> WORK TO COMPLETE:
Write out, unaltered, each line from the top of the records below down to the line where "gloss, paler edges." appears, that line included.

> DATASET RECORDS:
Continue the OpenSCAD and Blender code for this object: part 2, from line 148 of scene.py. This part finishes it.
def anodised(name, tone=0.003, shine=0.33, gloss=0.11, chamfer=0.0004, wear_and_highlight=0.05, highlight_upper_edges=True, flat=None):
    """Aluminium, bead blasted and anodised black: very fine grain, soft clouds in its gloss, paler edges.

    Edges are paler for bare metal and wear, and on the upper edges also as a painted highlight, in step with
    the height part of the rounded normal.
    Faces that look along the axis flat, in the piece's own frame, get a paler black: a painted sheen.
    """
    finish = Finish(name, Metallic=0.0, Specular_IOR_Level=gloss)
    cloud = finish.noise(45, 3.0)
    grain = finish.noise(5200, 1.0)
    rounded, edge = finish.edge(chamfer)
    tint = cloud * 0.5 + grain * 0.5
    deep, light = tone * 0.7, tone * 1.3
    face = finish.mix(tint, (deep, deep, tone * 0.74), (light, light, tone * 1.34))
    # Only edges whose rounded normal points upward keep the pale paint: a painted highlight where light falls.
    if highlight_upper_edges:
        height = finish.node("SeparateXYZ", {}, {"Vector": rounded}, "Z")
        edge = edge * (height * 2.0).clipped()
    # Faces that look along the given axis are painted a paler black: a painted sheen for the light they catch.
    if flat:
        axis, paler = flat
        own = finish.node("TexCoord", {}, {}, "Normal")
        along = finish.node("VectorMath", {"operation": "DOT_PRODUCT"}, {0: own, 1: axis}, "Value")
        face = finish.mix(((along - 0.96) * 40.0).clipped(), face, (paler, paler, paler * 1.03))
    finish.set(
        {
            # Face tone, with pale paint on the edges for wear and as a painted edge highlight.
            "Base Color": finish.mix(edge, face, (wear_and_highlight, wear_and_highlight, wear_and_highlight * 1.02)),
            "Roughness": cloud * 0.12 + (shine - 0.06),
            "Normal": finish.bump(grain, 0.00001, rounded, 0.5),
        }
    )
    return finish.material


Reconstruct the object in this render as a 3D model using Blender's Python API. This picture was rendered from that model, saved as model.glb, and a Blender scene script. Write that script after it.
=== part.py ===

> COMPLETE RESPONSE:
Continue the OpenSCAD and Blender code for this object: part 2, from line 148 of scene.py. This part finishes it.
def anodised(name, tone=0.003, shine=0.33, gloss=0.11, chamfer=0.0004, wear_and_highlight=0.05, highlight_upper_edges=True, flat=None):
    """Aluminium, bead blasted and anodised black: very fine grain, soft clouds in its gloss, paler edges.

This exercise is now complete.